Copy all records verbatim.

####################

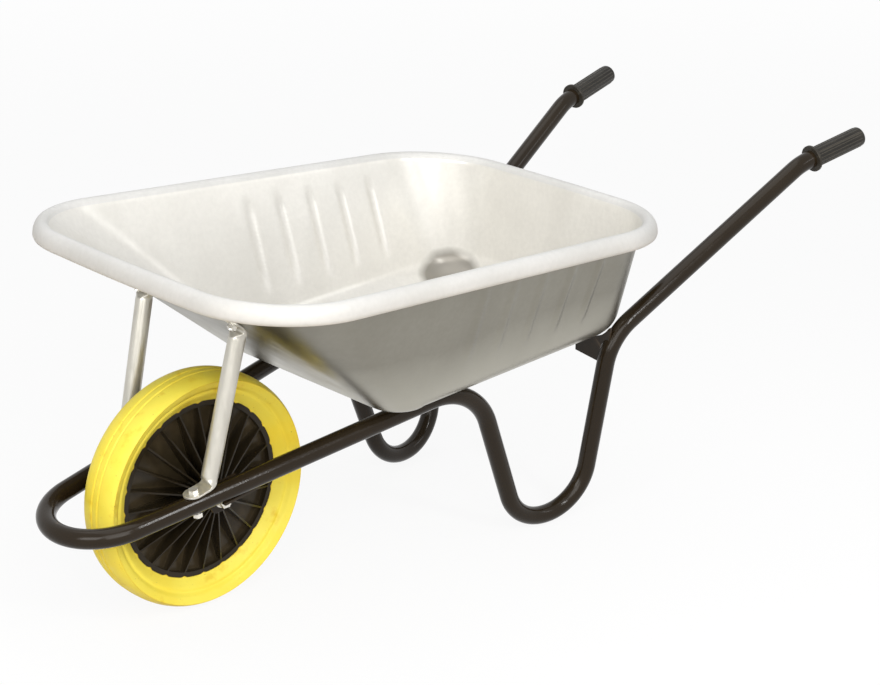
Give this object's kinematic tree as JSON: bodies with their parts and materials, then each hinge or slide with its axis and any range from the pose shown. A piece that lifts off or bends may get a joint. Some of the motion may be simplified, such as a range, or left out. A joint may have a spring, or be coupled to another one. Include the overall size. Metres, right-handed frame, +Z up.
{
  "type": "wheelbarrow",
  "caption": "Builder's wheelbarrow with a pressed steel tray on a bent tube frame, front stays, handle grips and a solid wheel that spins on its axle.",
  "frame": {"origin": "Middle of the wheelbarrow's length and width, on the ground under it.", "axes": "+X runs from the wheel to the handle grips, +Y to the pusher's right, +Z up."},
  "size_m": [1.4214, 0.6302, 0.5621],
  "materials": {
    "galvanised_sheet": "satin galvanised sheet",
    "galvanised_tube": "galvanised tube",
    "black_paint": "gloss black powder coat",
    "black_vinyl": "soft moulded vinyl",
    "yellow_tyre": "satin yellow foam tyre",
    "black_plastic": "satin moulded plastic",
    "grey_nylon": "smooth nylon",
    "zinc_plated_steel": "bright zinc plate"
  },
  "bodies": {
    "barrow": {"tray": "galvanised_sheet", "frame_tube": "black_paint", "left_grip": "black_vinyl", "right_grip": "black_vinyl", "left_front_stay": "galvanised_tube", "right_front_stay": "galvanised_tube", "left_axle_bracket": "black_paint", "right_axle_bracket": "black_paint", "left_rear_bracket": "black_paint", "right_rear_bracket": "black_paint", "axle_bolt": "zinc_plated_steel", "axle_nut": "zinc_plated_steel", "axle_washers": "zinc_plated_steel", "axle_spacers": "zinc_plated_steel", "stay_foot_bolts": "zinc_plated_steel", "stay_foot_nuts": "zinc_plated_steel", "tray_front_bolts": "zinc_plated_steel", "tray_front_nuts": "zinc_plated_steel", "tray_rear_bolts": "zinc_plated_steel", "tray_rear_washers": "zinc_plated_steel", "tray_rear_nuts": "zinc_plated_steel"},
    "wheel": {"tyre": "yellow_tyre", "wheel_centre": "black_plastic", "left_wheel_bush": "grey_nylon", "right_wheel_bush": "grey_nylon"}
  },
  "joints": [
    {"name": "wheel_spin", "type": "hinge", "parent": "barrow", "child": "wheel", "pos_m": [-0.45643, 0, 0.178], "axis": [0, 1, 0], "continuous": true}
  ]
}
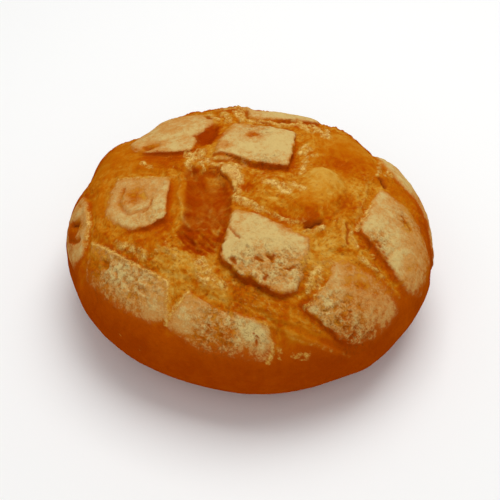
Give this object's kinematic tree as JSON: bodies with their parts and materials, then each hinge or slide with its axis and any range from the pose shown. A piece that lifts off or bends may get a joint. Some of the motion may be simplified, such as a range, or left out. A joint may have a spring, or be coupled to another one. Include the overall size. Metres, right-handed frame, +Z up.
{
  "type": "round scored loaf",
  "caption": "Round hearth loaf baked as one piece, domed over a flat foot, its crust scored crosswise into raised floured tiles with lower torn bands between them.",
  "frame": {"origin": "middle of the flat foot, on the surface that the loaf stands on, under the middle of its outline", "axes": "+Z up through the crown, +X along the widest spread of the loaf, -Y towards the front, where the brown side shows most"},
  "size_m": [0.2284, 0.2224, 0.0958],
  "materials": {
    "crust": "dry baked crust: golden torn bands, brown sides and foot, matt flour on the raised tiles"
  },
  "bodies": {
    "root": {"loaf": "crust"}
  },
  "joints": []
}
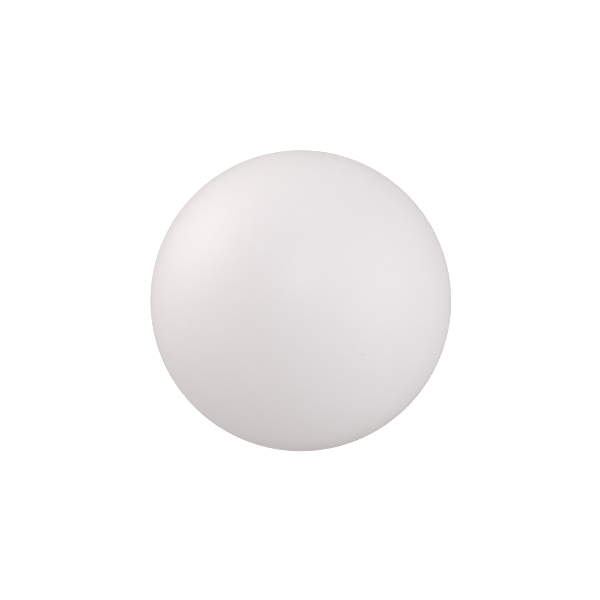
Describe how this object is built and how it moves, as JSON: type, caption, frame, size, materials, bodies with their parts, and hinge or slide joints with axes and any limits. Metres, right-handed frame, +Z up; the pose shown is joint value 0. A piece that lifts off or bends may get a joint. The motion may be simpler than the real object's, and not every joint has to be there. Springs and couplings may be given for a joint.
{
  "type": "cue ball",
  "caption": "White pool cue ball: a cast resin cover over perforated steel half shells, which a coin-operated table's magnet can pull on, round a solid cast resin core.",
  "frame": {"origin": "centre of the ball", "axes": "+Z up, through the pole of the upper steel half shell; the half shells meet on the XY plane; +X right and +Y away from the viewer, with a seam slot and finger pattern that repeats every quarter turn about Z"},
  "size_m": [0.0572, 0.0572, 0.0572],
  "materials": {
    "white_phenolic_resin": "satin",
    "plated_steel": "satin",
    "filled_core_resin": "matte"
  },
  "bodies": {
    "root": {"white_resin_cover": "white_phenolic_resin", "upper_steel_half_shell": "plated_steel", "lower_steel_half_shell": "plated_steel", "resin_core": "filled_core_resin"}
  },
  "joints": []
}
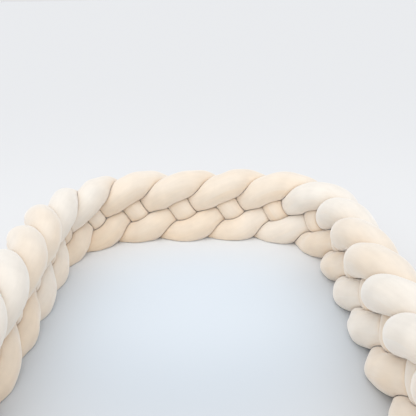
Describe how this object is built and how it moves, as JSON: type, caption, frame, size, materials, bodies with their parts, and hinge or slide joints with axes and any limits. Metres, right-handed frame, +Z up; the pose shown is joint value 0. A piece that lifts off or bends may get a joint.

####################

TASK RESULT:
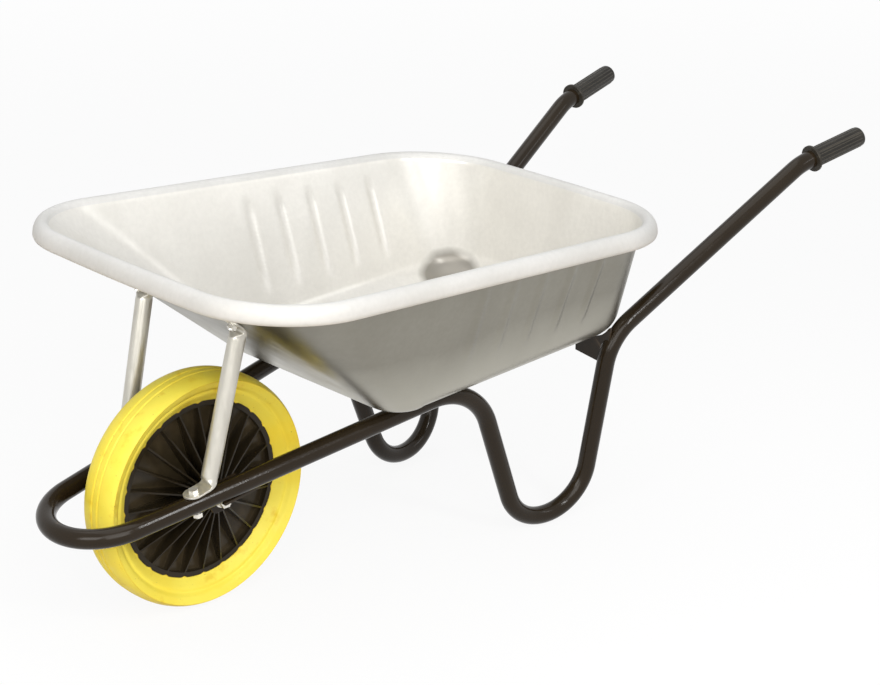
Give this object's kinematic tree as JSON: bodies with their parts and materials, then each hinge or slide with its axis and any range from the pose shown. A piece that lifts off or bends may get a joint. Some of the motion may be simplified, such as a range, or left out. A joint may have a spring, or be coupled to another one. Include the overall size. Metres, right-handed frame, +Z up.
{
  "type": "wheelbarrow",
  "caption": "Builder's wheelbarrow with a pressed steel tray on a bent tube frame, front stays, handle grips and a solid wheel that spins on its axle.",
  "frame": {"origin": "Middle of the wheelbarrow's length and width, on the ground under it.", "axes": "+X runs from the wheel to the handle grips, +Y to the pusher's right, +Z up."},
  "size_m": [1.4214, 0.6302, 0.5621],
  "materials": {
    "galvanised_sheet": "satin galvanised sheet",
    "galvanised_tube": "galvanised tube",
    "black_paint": "gloss black powder coat",
    "black_vinyl": "soft moulded vinyl",
    "yellow_tyre": "satin yellow foam tyre",
    "black_plastic": "satin moulded plastic",
    "grey_nylon": "smooth nylon",
    "zinc_plated_steel": "bright zinc plate"
  },
  "bodies": {
    "barrow": {"tray": "galvanised_sheet", "frame_tube": "black_paint", "left_grip": "black_vinyl", "right_grip": "black_vinyl", "left_front_stay": "galvanised_tube", "right_front_stay": "galvanised_tube", "left_axle_bracket": "black_paint", "right_axle_bracket": "black_paint", "left_rear_bracket": "black_paint", "right_rear_bracket": "black_paint", "axle_bolt": "zinc_plated_steel", "axle_nut": "zinc_plated_steel", "axle_washers": "zinc_plated_steel", "axle_spacers": "zinc_plated_steel", "stay_foot_bolts": "zinc_plated_steel", "stay_foot_nuts": "zinc_plated_steel", "tray_front_bolts": "zinc_plated_steel", "tray_front_nuts": "zinc_plated_steel", "tray_rear_bolts": "zinc_plated_steel", "tray_rear_washers": "zinc_plated_steel", "tray_rear_nuts": "zinc_plated_steel"},
    "wheel": {"tyre": "yellow_tyre", "wheel_centre": "black_plastic", "left_wheel_bush": "grey_nylon", "right_wheel_bush": "grey_nylon"}
  },
  "joints": [
    {"name": "wheel_spin", "type": "hinge", "parent": "barrow", "child": "wheel", "pos_m": [-0.45643, 0, 0.178], "axis": [0, 1, 0], "continuous": true}
  ]
}
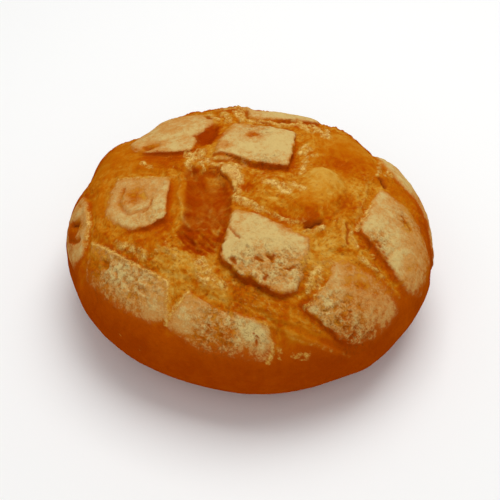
Give this object's kinematic tree as JSON: bodies with their parts and materials, then each hinge or slide with its axis and any range from the pose shown. A piece that lifts off or bends may get a joint. Some of the motion may be simplified, such as a range, or left out. A joint may have a spring, or be coupled to another one. Include the overall size. Metres, right-handed frame, +Z up.
{
  "type": "round scored loaf",
  "caption": "Round hearth loaf baked as one piece, domed over a flat foot, its crust scored crosswise into raised floured tiles with lower torn bands between them.",
  "frame": {"origin": "middle of the flat foot, on the surface that the loaf stands on, under the middle of its outline", "axes": "+Z up through the crown, +X along the widest spread of the loaf, -Y towards the front, where the brown side shows most"},
  "size_m": [0.2284, 0.2224, 0.0958],
  "materials": {
    "crust": "dry baked crust: golden torn bands, brown sides and foot, matt flour on the raised tiles"
  },
  "bodies": {
    "root": {"loaf": "crust"}
  },
  "joints": []
}
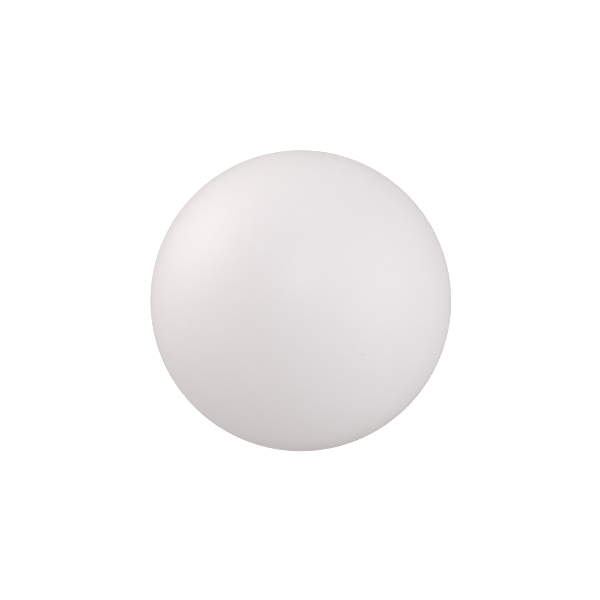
Describe how this object is built and how it moves, as JSON: type, caption, frame, size, materials, bodies with their parts, and hinge or slide joints with axes and any limits. Metres, right-handed frame, +Z up; the pose shown is joint value 0. A piece that lifts off or bends may get a joint. The motion may be simpler than the real object's, and not every joint has to be there. Springs and couplings may be given for a joint.
{
  "type": "cue ball",
  "caption": "White pool cue ball: a cast resin cover over perforated steel half shells, which a coin-operated table's magnet can pull on, round a solid cast resin core.",
  "frame": {"origin": "centre of the ball", "axes": "+Z up, through the pole of the upper steel half shell; the half shells meet on the XY plane; +X right and +Y away from the viewer, with a seam slot and finger pattern that repeats every quarter turn about Z"},
  "size_m": [0.0572, 0.0572, 0.0572],
  "materials": {
    "white_phenolic_resin": "satin",
    "plated_steel": "satin",
    "filled_core_resin": "matte"
  },
  "bodies": {
    "root": {"white_resin_cover": "white_phenolic_resin", "upper_steel_half_shell": "plated_steel", "lower_steel_half_shell": "plated_steel", "resin_core": "filled_core_resin"}
  },
  "joints": []
}
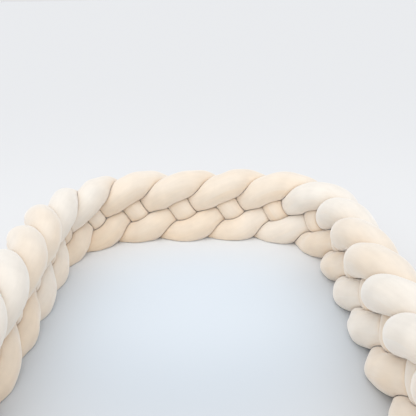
Describe how this object is built and how it moves, as JSON: type, caption, frame, size, materials, bodies with their parts, and hinge or slide joints with axes and any limits. Metres, right-handed frame, +Z up; the pose shown is joint value 0. A piece that lifts off or bends may get a joint.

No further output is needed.